The addition included land north of Westport Rd. from current-day 40th to 42nd Streets on the westernmost edge of the town. Today, a bulk of Catharine Purdom’s Addition is where Sunfresh stands.
One of the first lots sold was to her son-in-law, Alexander Waskey. In addition to operating a general merchandise store west of current-day Kelly’s Westport Inn on Westport Road, Alexander utilized skills he developed in his home state of Virginia. His father operated Waskey Mills.
He started a small mill on aptly-named Mill Street (on the northeast corner of Mill St. and Westport Rd.) on Lot 22 in Purdom’s Addition.
The population of Westport in 1855 was about 1,500, so the newly-platted subdivision filled up without issue and generated an income for Catherine.
Recollections of the Past
Catherine Purdom’s time in Kansas City was cut short; on August 4, 1859, she passed away from dropsy. She was 73 years old.
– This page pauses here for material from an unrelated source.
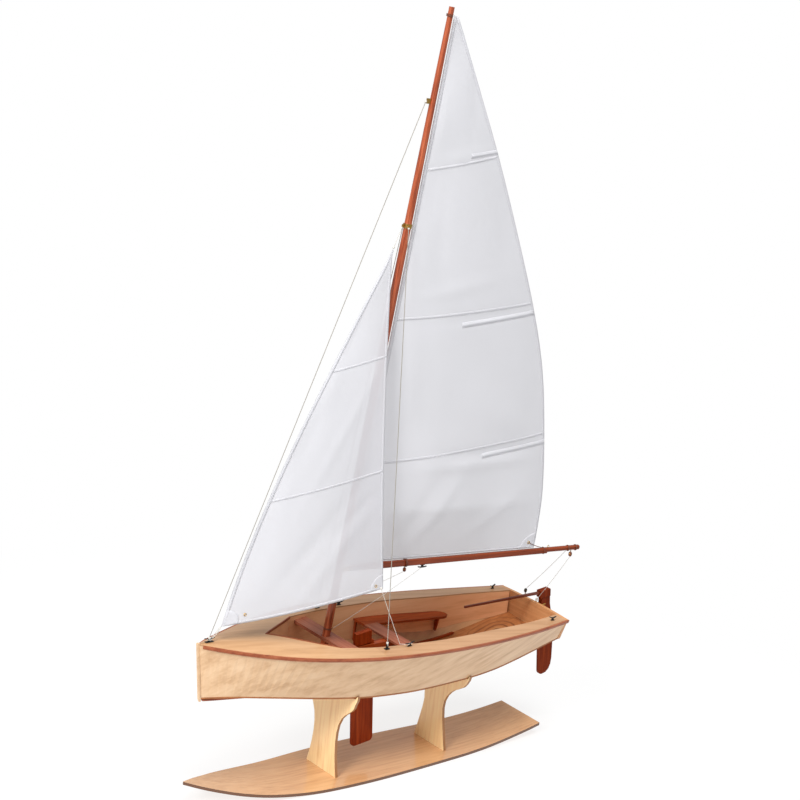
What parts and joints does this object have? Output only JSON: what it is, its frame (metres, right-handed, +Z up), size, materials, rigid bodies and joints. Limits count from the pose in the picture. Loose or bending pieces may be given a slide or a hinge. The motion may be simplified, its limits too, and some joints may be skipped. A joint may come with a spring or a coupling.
{
  "type": "sailing dinghy display model",
  "caption": "Wooden display model of a hard-chine two-person sailing dinghy with mainsail, jib, daggerboard and rudder, on a boat-shaped plywood stand.",
  "frame": {"origin": "underside of the base board, on the centreline, below the middle of the hull", "axes": "+X to the bow, +Y to port, +Z up"},
  "size_m": [0.4496, 0.1478, 0.7335],
  "materials": {
    "base_ply": "clear gloss varnish",
    "leg_ply": "satin varnish",
    "hull_ply": "satin varnish",
    "deck_ply": "satin varnish",
    "cockpit_wood": "satin varnish",
    "strake_wood": "satin varnish",
    "coaming_wood": "satin varnish",
    "thwart_wood": "satin varnish",
    "bench_wood": "satin varnish",
    "foil_wood": "gloss varnish",
    "spar_wood": "gloss varnish",
    "brass": "polished",
    "stay_thread": "twisted thread",
    "black_fittings": "painted black",
    "sailcloth": "plain weave"
  },
  "bodies": {
    "hull": {"base_board": "base_ply", "stand_leg_front": "leg_ply", "stand_leg_rear": "leg_ply", "bottom_panel": "hull_ply", "side_panel_port": "hull_ply", "side_panel_starboard": "hull_ply", "cockpit_lining_port": "cockpit_wood", "cockpit_lining_starboard": "cockpit_wood", "chine_stringer_port": "bench_wood", "chine_stringer_starboard": "bench_wood", "transom_board": "hull_ply", "stem_post": "hull_ply", "keel_strip": "strake_wood", "foredeck": "deck_ply", "side_deck_port": "deck_ply", "side_deck_starboard": "deck_ply", "rubbing_strake_port": "strake_wood", "rubbing_strake_starboard": "strake_wood", "coaming_port": "coaming_wood", "coaming_starboard": "coaming_wood", "mast_thwart": "thwart_wood", "centre_thwart": "thwart_wood", "side_bench_port": "bench_wood", "side_bench_starboard": "bench_wood", "bench_legs": "bench_wood", "mast_step": "cockpit_wood", "daggerboard_case": "bench_wood", "rudder_gudgeons": "brass", "mast": "spar_wood", "mast_band": "brass", "forestay_tang": "brass", "forestay": "stay_thread", "shroud_port": "stay_thread", "shroud_starboard": "stay_thread", "chainplates": "black_fittings", "stem_head_fitting": "black_fittings", "gooseneck": "brass", "jib": "sailcloth", "deck_cleats": "black_fittings"},
    "boom_and_sail": {"boom": "spar_wood", "boom_end_fitting": "brass", "mainsail": "sailcloth"},
    "rudder": {"rudder_head": "foil_wood", "rudder_blade": "foil_wood", "rudder_pintles": "brass", "tiller": "foil_wood"},
    "centre_board": {"daggerboard": "foil_wood"}
  },
  "joints": [
    {"name": "boom_swing", "type": "hinge", "parent": "hull", "child": "boom_and_sail", "pos_m": [0.05383, 0, 0.20797], "axis": [-0.1087, 0, 0.9941], "range_deg": [-41, 59]},
    {"name": "rudder_turn", "type": "hinge", "parent": "hull", "child": "rudder", "pos_m": [-0.205, 0, 0.1324], "axis": [0.0872, 0, 0.9962], "range_deg": [-35, 35]},
    {"name": "daggerboard_lift", "type": "slide", "parent": "hull", "child": "centre_board", "axis": [0.1149, 0, 0.9934], "range_m": [0, 0.058]}
  ]
}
Her children who came to the area stayed, some living generations in the Westport neighborhood. Alexander Waskey continued operating his general merchandise store in Westport until 1861. With his financial backing, his son and son-in-law opened a store in Emporia, Kan.
He passed away on the front porch of his Westport home in 1879 of a heart attack.

Catherine’s daughter, Nancy Waskey, stayed in the house her husband built until her death in 1903. A granddaughter, Amanda, later was an instrumental member of the Old Settlers of Westport, an organization that pioneered historic preservation in the area.
Catherine Purdom’s story contains unique elements of a pioneer family that were willing to risk so much for better opportunities. Her time was limited in Westport, but her enterprising spirit lives on in an addition to the town during a time when women didn’t usually look past their own homes for business opportunities.
This story of Catherine and her family is an example of the industrious disposition of the people who, despite numerous challenges, prodded forward in order to ensure the best future for a large family in the west.